Possible? Sure. Just like it's possible that I could win the national lottery.

In practice, multiple companies bid for contracts, and all of the bids have to be of the form "Deliver $X in $Y months for $Z dollars".

No company is going to accept "Choose us, and we'll work until you're happy with the product or you run out of money, whichever comes first".

Agile doesn't work where there's competition for the project. It can't, because the buyer of that project cannot evaluate "we'll work until your money runs out" against the other bids that state "$X in $Y months for $Z dollars".

Agile works well for internal teams that are sheltered from having to provide competitive bids.

1 comments

One approach is value-based contracts: "we'll work with you and charge X% of the value we deliver."
> One approach is value-based contracts: "we'll work with you and charge X% of the value we deliver."
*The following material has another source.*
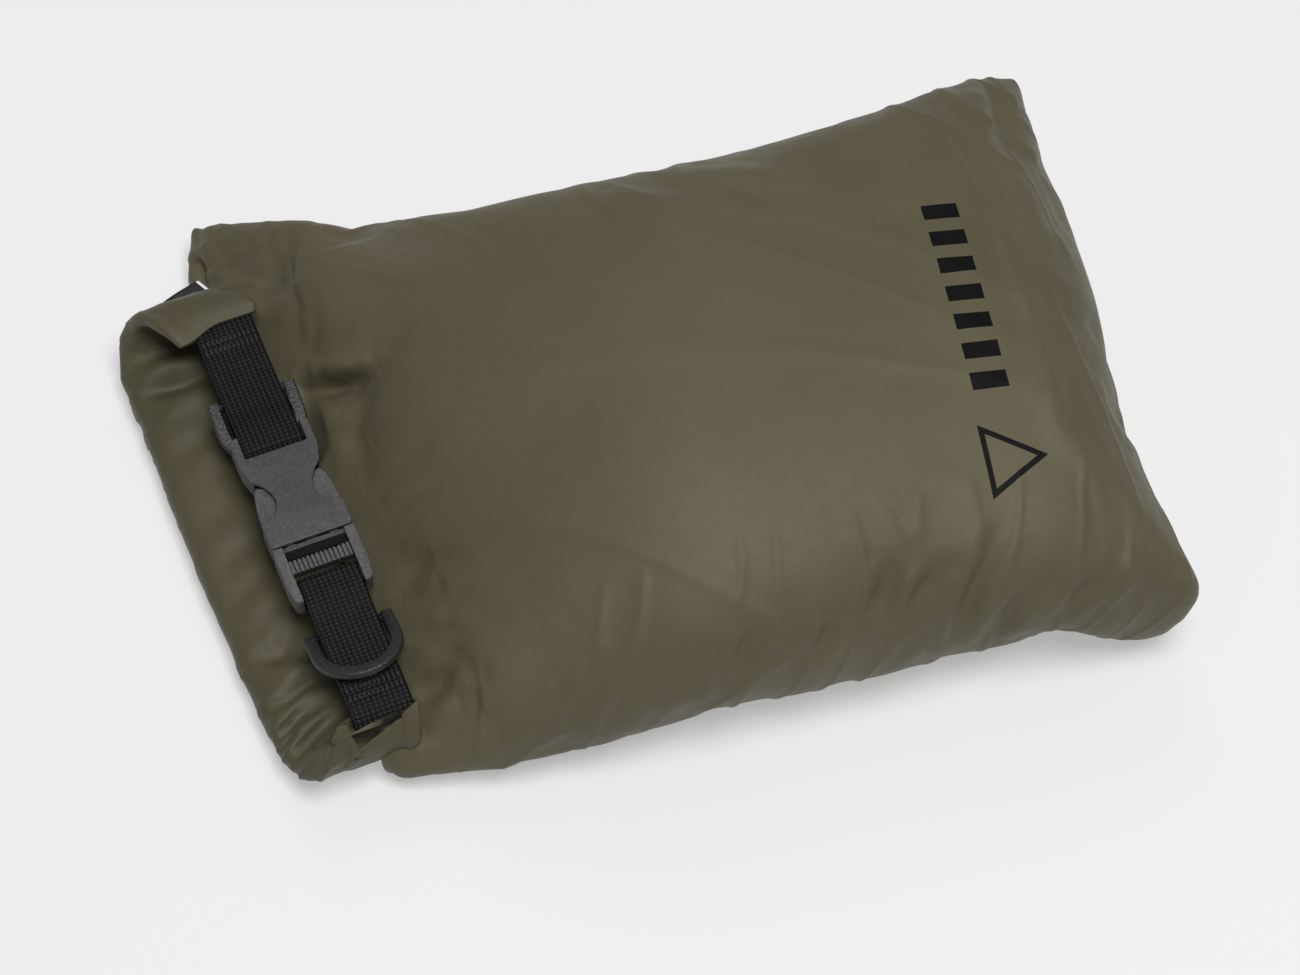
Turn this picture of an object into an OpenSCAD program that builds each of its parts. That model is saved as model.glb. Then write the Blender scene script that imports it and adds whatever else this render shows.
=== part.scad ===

Which still loses to the other bidders who say "$X in $Y months for $Z dollars".

No, not necessarily. It depends on how often and badly the org has been burned on past project failures.

Typically, the intermediate step is to tie some compensation (such as a bonus) to a particular metric, but why not just go whole hog?

Even if X% is projected to be larger than $Z (and in fact, the better the project succeeds, the larger the %X total ends up being, but you can cap it, or make the % progressive up to a point and regressive above it), the advantage for both client and vendor being aligned on the upside is considerable.